Actionable Takeaway: Key sharding is integral to modern, scalable architectures. Leverage cloud-native database services or distributed NoSQL databases to simplify implementation, but always understand the underlying principles of shard key selection and data distribution.
Conclusion
Key sharding is an indispensable technique for achieving massive scalability, high performance, and increased availability in today’s demanding data environments. By intelligently distributing your data across multiple database instances based on a carefully chosen shard key, you can overcome the limitations of single-server databases and build systems that can handle immense data volumes and user loads.
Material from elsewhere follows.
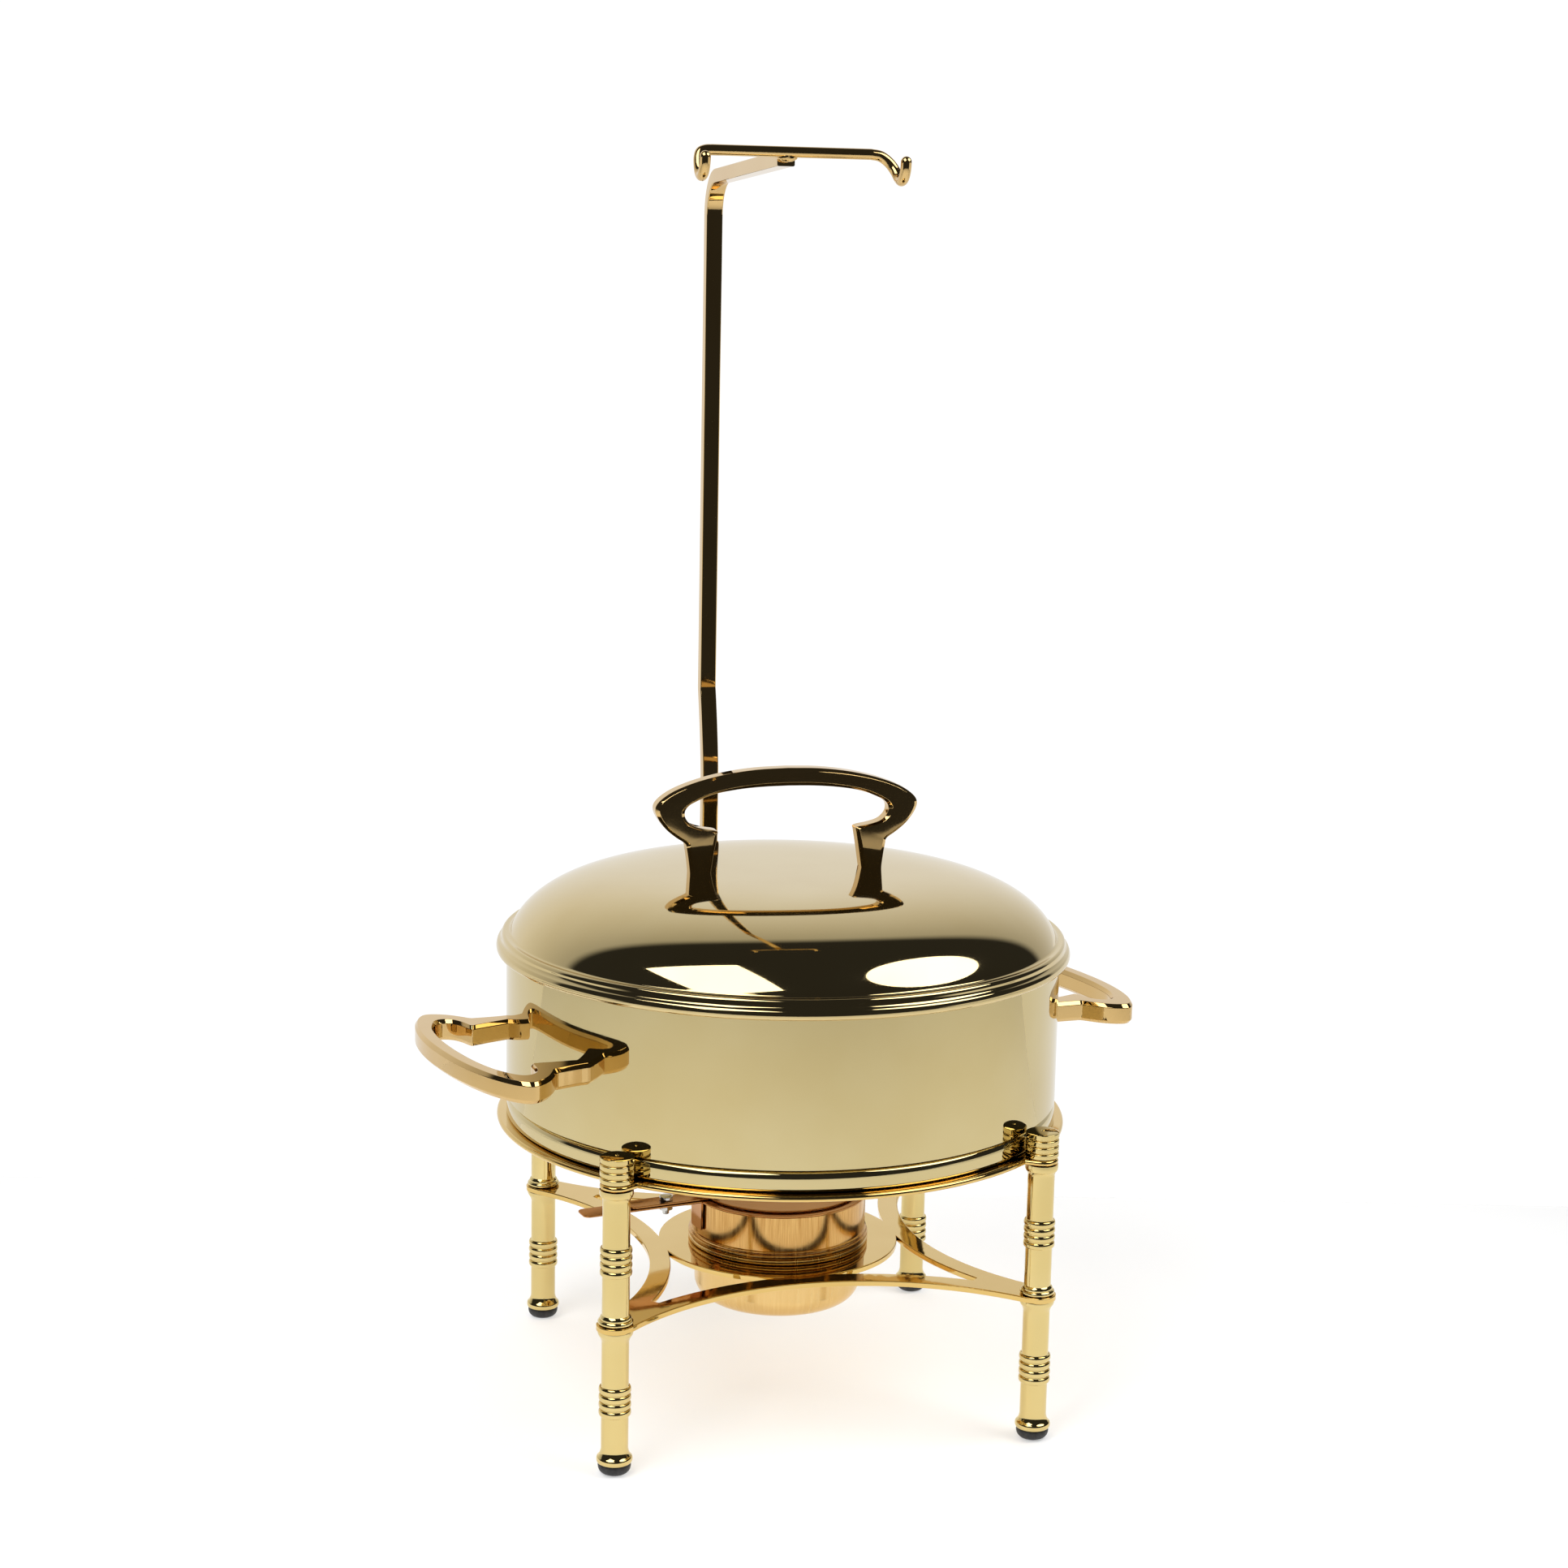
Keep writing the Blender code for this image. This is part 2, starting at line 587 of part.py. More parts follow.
# ---- the burner ---------------------------------------------------------------------------
def strip_loop(width, start, end, angle, tip=0.0):
    """A straight strip along a radius, from start to end, as a closed loop."""
    turn = math.radians(angle)
    along = Vector((math.cos(turn), math.sin(turn)))
    side = Vector((-along.y, along.x)) * width / 2
    return [tuple(along * start - side), tuple(along * (end - tip) - side),
            tuple(along * end), tuple(along * (end - tip) + side), tuple(along * start + side)]


def disc_with_arm(disc_r, width, end, angle, bores):
    """A round disc with a straight arm in one plane; bores are (centre, radius) pairs."""
    spread = math.degrees(math.asin(width / 2 / disc_r))
    outline = arc((0, 0), disc_r, angle + spread, angle + 360 - spread, 36)
    outline += strip_loop(width, disc_r, end, angle, 0.002)[1:4]
    return [outline] + [circle(centre, radius, steps) for centre, radius, steps in bores]


def build_burner(body, damper_body):
    """Cup, sleeve, fuel tin, flat handle, and the damper disc that swings on its bolt."""
    flange_z = FRAME_TOP_Z + GAP
    corner = 0.0120
    cup = [(0, CUP_FLOOR_Z)] + arc((CUP_R - corner, CUP_FLOOR_Z + corner), corner, -90, 0, 4)
    cup += [(CUP_R, flange_z), (0.0560, flange_z), (0.0564, flange_z + 0.0015),
            (0.0560, flange_z + 0.0030), (CUP_R - SHEET, flange_z + 0.0030)]
    cup += arc((CUP_R - corner, CUP_FLOOR_Z + corner), corner - SHEET, 0, -90, 3)
    cup.append((0, CUP_FLOOR_Z + SHEET))
    add_object("burner_cup", turned(cup, MEDIUM), COPPER, body)

    low = flange_z + 0.0030 + GAP
    inside = BURNER_R - SHEET
    sleeve = [(inside, low), (0.0556, low), (0.0562, low + 0.0018), (0.0554, low + 0.0034),
              (BURNER_R, low + 0.0044), (BURNER_R, SLEEVE_TOP_Z - 0.0015),
              (BURNER_R, SLEEVE_TOP_Z), (inside, SLEEVE_TOP_Z)]
    add_object("burner_sleeve", turned(sleeve, MEDIUM), COPPER, body)

    tin_r = 0.0400
    tin_low = CUP_FLOOR_Z + SHEET + GAP
    tin_top = 0.1100
    tin = [(0, tin_low), (tin_r, tin_low), (tin_r, tin_top), (0.0200, tin_top),
           (0.0200, tin_top - 0.0010), (tin_r - 0.0010, tin_top - 0.0010),
           (tin_r - 0.0010, tin_low + 0.0010), (0, tin_low + 0.0010)]
    add_object("fuel_tin", turned(tin, 20), STEEL, body)

    bolt_r = 0.0020
    turn = math.radians(STRIP_ANGLE)
    pivot = (PIVOT_R * math.cos(turn), PIVOT_R * math.sin(turn))
    strip_low = SLEEVE_TOP_Z + GAP
    strip_top = strip_low + SHEET
    bores = [((0, 0), 0.0500, MEDIUM), (pivot, bolt_r + GAP, 10)]
    band = flat(disc_with_arm(0.0560, STRIP_W, STRIP_END_R, STRIP_ANGLE, bores), strip_low, strip_top)
    handle = add_object("burner_handle", band, COPPER, body, smooth=False)
    tab = box((BURNER_R + GAP, -STRIP_W / 2, 0.1040), (BURNER_R + 0.0015, STRIP_W / 2, strip_top - 0.0002))
    boolean(handle, helper("tab_shape", moved(tab, Matrix.Rotation(turn, 4, "Z"))), "UNION")

    plate_low = strip_top + GAP
    plate_top = plate_low + SHEET
    bores = [(pivot, bolt_r + GAP, 10)]
    lever = flat(disc_with_arm(DAMPER_R, STRIP_W - 0.001, 0.1020, STRIP_ANGLE, bores),
                 plate_low, plate_top)
    add_object("damper_disc", lever, COPPER, damper_body, smooth=False)

    head = plate_top + GAP
    at_pivot = Matrix.Translation((*pivot, 0))
    bolt = turned([(0, strip_low - 0.0062), (bolt_r, strip_low - 0.0062), (bolt_r, head),
                   (0.0042, head), (0.0042, head + 0.0024), (0, head + 0.0030)], 10)
    add_object("damper_bolt", moved(bolt, at_pivot), STEEL, body)
    nut = flat([circle((0, 0), 0.0044, 6), circle((0, 0), bolt_r + GAP, 10)],
               strip_low - GAP - 0.0030, strip_low - GAP)
    add_object("damper_nut", moved(nut, at_pivot), STEEL, body, smooth=False)


def main():
    """Build the whole warmer."""
    for old in list(bpy.data.objects):
        bpy.data.objects.remove(old, do_unlink=True)
    ring = build_frames()
    for name, angle in LEG_ANGLES.items():
        build_leg(name, angle)
    build_post(ring)
    build_hanger()

    pan_body = add_empty("pan_body", (0, 0, PAN_FLOOR_Z))
    food_body = add_empty("food_body", (0, 0, PAN_TOP_Z), pan_body)
    lid_body = add_empty("lid_body", (0, 0, LID_BOTTOM_Z), food_body)
    burner_body = add_empty("burner_body", (0, 0, FRAME_TOP_Z))
    turn = math.radians(STRIP_ANGLE)
    pivot = (PIVOT_R * math.cos(turn), PIVOT_R * math.sin(turn), SLEEVE_TOP_Z)
    damper_body = add_empty("damper_body", pivot, burner_body)

    build_water_pan(pan_body)
    build_food_pan(food_body)
    build_lid(lid_body)
    build_burner(burner_body, damper_body)

    for piece in bpy.data.objects:
        if piece.parent is None:
            piece.location.y += PAN_AXIS_Y


main()
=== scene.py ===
"""Looks of the round chafing dish food warmer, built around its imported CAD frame.

Metres, +Z up. Turned and pressed pieces are drawn about the pan's axis, with heights above the
floor, and set down on that axis. -Y is the guest's side.
"""

import json
import math

import bmesh
import bpy
from mathutils import Matrix, Vector
from mathutils import noise as noise_3d


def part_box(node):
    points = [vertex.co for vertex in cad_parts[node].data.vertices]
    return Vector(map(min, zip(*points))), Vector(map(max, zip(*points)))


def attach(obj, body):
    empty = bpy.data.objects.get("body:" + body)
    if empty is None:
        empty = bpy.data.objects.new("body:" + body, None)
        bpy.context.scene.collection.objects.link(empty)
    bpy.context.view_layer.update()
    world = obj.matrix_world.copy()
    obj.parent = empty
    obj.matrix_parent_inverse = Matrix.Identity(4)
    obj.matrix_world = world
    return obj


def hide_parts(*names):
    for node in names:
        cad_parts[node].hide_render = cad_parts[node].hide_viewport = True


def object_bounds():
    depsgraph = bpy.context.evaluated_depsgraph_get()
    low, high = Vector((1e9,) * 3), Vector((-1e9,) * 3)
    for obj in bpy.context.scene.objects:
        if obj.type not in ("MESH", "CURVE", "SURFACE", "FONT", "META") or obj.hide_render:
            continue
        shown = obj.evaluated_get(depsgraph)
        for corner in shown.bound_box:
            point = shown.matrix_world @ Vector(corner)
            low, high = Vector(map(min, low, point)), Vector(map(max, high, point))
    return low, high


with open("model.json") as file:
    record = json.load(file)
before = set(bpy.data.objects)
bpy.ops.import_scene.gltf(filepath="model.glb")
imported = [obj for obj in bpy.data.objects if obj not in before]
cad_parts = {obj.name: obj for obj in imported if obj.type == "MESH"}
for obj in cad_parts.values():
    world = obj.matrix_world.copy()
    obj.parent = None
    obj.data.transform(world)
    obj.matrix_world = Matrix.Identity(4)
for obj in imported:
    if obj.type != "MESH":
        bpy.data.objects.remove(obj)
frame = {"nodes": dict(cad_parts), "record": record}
cad_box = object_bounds()

# ---- sizes taken from the frame -----------------------------------------------------------
pan_low, pan_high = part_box("water_pan")
ring_low, ring_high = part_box("upper_ring")
plate_low, plate_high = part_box("lower_frame_plate")
lid_low, lid_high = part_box("lid_dome")
DOME_TOP_Z = lid_high.z
food_low, food_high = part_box("food_pan")
cup_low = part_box("burner_cup")[0]
sleeve_low, sleeve_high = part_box("burner_sleeve")
rod_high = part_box("hanger_rod")[1]
post_low, post_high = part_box("lid_holder_post")
handle_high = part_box("lid_handle")[1]
handle_side_low, handle_side_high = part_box("right_handle")
foot_low, foot_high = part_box("front_left_foot")
finial_low, finial_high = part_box("front_left_finial")

AXIS = Vector(((pan_low.x + pan_high.x) / 2, (pan_low.y + pan_high.y) / 2, 0.0))
PAN_R = (pan_high.x - pan_low.x) / 2
RING_R = 0.1757
RING_BORE_R = 0.150
LEG_XY = abs((foot_low.x + foot_high.x) / 2 - AXIS.x)
LEG_SIGNS = {"front_left": (-1, -1), "front_right": (1, -1), "rear_right": (1, 1),
             "rear_left": (-1, 1)}
LEG_R = 0.0080
HANDLE_SCREW_S = 0.0540
STRIP_ANGLE = 191.0
PIVOT_R = 0.0765
GAP = 0.0003
SHEET = 0.0012

ROUND = 160                  # sides of the large turned pieces
SMALL_ROUND = 64             # sides of the legs and other small turned pieces


# ---- materials ----------------------------------------------------------------------------
def srgb(red, green, blue):
    """A colour given as display values from 0 to 255, made linear."""
    linear = []
    for value in (red, green, blue):
        share = value / 255.0
        linear.append(share / 12.92 if share <= 0.04045 else ((share + 0.055) / 1.055) ** 2.4)
    return (*linear, 1.0)


class Nodes:
    """Small helper that adds and links shader nodes."""

    def __init__(self, tree):
        self.tree = tree

    def add(self, kind, values=None, links=None, **settings):
        node = self.tree.nodes.new(kind)
        for key, value in settings.items():
            setattr(node, key, value)
        for key, value in (values or {}).items():
            node.inputs[key].default_value = value
        for key, socket in (links or {}).items():
            self.tree.links.new(socket, node.inputs[key])
        return node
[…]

While the benefits are significant, it’s crucial to acknowledge the inherent complexities that come with distributed systems. The success of your key sharding strategy hinges on a thoughtful selection of the shard key, a clear understanding of implementation methods like hash-based or range-based sharding, and robust operational practices to manage data skew, cross-shard queries, and rebalancing. Modern architectures, particularly microservices and cloud-native platforms, increasingly integrate sharding, often abstracting away much of its complexity, but the fundamental principles remain vital.
Embracing key sharding is a journey, not a destination. It requires continuous monitoring, adaptation, and an ongoing commitment to best practices. However, for any organization striving to build resilient, high-performance applications that can truly scale, a well-designed and meticulously managed key sharding strategy is not just an advantage—it’s a foundational requirement for sustained success.